Toutefois les régimes fiscaux choisis demeurent très hétérogènes : assimilés aux gains aux jeux en ligne par la Chine et à ce titre taxés à l'impôt sur le revenu, les bitcoins sont imposés comme des biens immobiliers par l'Allemagne et comme des revenus du capital par les États-Unis. L'Allemagne, le Royaume-Uni et d'autres pays ont aussi choisi d'assujettir les monnaies virtuelles à la TVA, mais n'ont pas encore trouvé comment s'y prendre... Le Japon, lui, fait confiance au civisme déclaratif de ses contribuables.
En ce qui concerne la régulation des transactions et des plateformes d'échange, la plupart des pays ont multiplié les avertissements, d'abord sur les risques encourus par les utilisateurs des monnaies virtuelles, et surtout sur les risques de blanchiment et de financement du terrorisme. Toutefois, tous n'en concluent pas que cela justifie une intervention du régulateur, voire du législateur : beaucoup considèrent, à l'instar du Japon, que réguler revient à légitimer, et donc à encourager. Ainsi des pays comme l'Allemagne, Israël ou le Canada se contentent-ils de prévenir les utilisateurs de bitcoins qu'ils agissent « à leurs risques et périls », sans garantie publique d'aucune sorte. Les positions les plus strictes viennent de la Chine et de la Russie, qui interdisent - sauf exception - l'usage des monnaies virtuelles et y attachent une présomption d'utilisation à des fins de blanchiment. La France fait à cet égard preuve d'un libéralisme prudent, en n'interdisant pas les monnaies virtuelles mais en assujettissant les plateformes au statut encadré de prestataire de service de paiement (PSP).

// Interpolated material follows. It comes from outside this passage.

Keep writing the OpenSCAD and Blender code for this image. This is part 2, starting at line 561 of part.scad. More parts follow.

Enfin, en ce qui concerne l'innovation, ce sont sans surprise des pays comme les États-Unis, le Canada et Israël qui se montrent les plus ouverts. Les incubateurs, business angels et autres start-ups s'y multiplient, dans un contexte de bienveillance des autorités publiques. À Chypre, l'université de Nicosie accepte le paiement des frais de scolarité en bitcoins, même si peu d'étudiants ont sauté le pas. La France n'a toutefois pas à rougir en matière d'innovation : nos entreprises spécialisées dans les technologies financières font preuve d'une remarquable créativité, pour les monnaies virtuelles, mais aussi les autres modes alternatifs de paiement (crowdfunding, paiement par smartphone etc.).

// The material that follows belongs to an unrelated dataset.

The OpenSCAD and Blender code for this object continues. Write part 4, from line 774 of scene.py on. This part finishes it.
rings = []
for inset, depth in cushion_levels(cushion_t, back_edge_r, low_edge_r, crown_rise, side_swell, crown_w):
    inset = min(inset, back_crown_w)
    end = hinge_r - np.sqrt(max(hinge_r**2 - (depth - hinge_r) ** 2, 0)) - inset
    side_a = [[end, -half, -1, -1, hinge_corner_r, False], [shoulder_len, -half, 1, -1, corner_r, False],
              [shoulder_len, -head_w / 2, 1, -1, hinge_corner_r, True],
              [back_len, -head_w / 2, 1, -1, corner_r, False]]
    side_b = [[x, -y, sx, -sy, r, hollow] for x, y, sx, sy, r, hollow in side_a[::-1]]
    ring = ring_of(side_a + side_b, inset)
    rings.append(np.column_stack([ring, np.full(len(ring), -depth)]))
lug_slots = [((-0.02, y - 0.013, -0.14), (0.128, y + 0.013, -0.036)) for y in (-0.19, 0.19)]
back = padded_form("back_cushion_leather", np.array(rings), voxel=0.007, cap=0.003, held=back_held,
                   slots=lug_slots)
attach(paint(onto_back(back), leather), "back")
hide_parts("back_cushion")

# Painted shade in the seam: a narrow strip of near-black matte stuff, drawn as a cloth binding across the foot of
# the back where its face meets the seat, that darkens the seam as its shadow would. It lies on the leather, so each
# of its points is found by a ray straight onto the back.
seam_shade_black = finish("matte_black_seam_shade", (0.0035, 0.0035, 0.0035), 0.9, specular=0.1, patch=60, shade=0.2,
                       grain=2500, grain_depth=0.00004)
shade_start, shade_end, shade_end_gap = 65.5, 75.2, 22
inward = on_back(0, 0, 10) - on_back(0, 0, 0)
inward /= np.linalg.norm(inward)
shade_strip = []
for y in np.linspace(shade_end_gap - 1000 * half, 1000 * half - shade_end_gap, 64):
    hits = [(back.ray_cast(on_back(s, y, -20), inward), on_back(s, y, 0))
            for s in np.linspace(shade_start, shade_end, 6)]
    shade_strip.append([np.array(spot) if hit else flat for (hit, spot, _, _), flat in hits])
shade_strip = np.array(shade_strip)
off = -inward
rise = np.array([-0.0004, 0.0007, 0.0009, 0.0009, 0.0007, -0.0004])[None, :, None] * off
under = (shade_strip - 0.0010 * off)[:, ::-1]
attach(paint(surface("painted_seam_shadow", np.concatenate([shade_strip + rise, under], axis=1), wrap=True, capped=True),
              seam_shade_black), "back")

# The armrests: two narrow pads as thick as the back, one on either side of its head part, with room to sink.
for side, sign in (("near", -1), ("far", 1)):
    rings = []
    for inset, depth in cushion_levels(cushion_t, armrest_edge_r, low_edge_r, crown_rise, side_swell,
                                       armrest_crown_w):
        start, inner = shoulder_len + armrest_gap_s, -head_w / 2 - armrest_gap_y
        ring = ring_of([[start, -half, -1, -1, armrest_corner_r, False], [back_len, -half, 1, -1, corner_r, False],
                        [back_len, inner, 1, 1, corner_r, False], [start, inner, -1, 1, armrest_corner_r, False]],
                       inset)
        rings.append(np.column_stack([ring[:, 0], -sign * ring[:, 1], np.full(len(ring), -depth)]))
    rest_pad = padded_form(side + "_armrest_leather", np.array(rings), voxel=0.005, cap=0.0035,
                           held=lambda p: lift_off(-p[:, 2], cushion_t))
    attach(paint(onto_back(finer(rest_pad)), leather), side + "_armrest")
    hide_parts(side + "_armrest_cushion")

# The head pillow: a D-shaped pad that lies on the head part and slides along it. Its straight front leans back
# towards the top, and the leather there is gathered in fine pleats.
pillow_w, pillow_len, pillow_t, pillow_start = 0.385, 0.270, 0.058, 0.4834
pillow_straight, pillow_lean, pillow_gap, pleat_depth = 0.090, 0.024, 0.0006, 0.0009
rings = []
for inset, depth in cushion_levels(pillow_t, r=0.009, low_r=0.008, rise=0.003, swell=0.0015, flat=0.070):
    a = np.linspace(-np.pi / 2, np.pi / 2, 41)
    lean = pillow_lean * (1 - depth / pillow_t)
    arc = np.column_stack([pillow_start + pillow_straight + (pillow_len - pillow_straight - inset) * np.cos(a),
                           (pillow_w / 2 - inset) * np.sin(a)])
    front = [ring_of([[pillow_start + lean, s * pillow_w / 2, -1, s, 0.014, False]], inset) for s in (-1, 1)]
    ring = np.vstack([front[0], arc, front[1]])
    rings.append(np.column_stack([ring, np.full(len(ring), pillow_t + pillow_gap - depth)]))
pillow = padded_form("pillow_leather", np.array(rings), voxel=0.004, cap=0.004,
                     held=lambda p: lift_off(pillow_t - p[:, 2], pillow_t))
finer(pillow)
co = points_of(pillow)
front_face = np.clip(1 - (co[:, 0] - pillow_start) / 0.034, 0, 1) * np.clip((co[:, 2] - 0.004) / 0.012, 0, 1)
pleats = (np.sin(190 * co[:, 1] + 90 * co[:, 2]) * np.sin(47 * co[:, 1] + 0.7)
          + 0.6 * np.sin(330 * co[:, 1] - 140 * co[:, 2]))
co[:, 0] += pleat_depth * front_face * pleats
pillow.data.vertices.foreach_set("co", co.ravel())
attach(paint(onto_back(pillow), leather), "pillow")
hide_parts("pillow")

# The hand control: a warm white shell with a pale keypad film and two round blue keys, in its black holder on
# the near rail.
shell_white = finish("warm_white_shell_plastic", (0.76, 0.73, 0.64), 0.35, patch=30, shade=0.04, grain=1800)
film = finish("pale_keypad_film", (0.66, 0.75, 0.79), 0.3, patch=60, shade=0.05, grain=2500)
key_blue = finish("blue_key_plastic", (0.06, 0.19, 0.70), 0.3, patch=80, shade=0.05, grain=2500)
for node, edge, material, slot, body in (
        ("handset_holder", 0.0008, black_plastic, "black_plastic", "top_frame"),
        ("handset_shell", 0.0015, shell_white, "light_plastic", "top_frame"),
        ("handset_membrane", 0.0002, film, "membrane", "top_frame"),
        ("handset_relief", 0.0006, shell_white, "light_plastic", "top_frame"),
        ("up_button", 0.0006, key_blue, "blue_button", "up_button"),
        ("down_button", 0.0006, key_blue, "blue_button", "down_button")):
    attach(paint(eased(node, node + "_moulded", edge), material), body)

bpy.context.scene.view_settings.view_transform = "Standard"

Il y a, pour résumer, trois types d'attitudes face au développement des monnaies virtuelles. Les sceptiques, parmi lesquels de nombreux juristes et économistes, qui soulignent à bon droit que le bitcoin n'est pas une véritable monnaie - mais ils oublient la très prometteuse dimension « technique » du système. Les inquiets, dont font partie nos régulateurs, car il est de leur devoir d'anticiper les problèmes et de les prévenir. Et les optimistes, pour lesquels le bitcoin est aux transactions ce que l'email a été au courrier et le web à l'édition. Tâchons de rassurer les uns sans décourager les autres.
Quelles recommandations peut-on, dès lors, formuler ? Les pouvoirs publics doivent mener dans la durée un véritable travail de veille et de réflexion sur les monnaies virtuelles, continuer à informer les utilisateurs sur les risques mais aussi les droits associés, et travailler à l'élaboration d'une régulation adaptée. Il importe surtout de mener ce travail à l'échelle européenne, sans laquelle nulle mesure efficace n'est concevable.
En ce qui concerne la question de la qualification juridique des monnaies virtuelles, nous pourrions proposer de « tester » pour l'instant le recours aux catégories du droit existantes, plutôt que d'inventer une catégorie ad hoc. C'est le pari fait par de nombreux pays, et auquel se tient pour l'instant la France : considérer les bitcoins comme des « biens » par défaut permet l'application du droit commun, notamment en matière de protection des consommateurs, d'escroquerie et de résolution des litiges commerciaux. Je précise que nous parlons ici de la « chose » (les bitcoins), et non pas du « service », lequel est d'ores et déjà considéré comme une prestation de service de paiement (PSP) et régulé à ce titre.
Comme à chaque nouvelle révolution portée par l'économie numérique, il est clair que la France et l'Europe ont une carte à jouer. Pour réussir ensemble, nous devrons accompagner l'innovation tout en l'encadrant pour en éviter les dérives, faire preuve d'ouverture tout autant que de vigilance.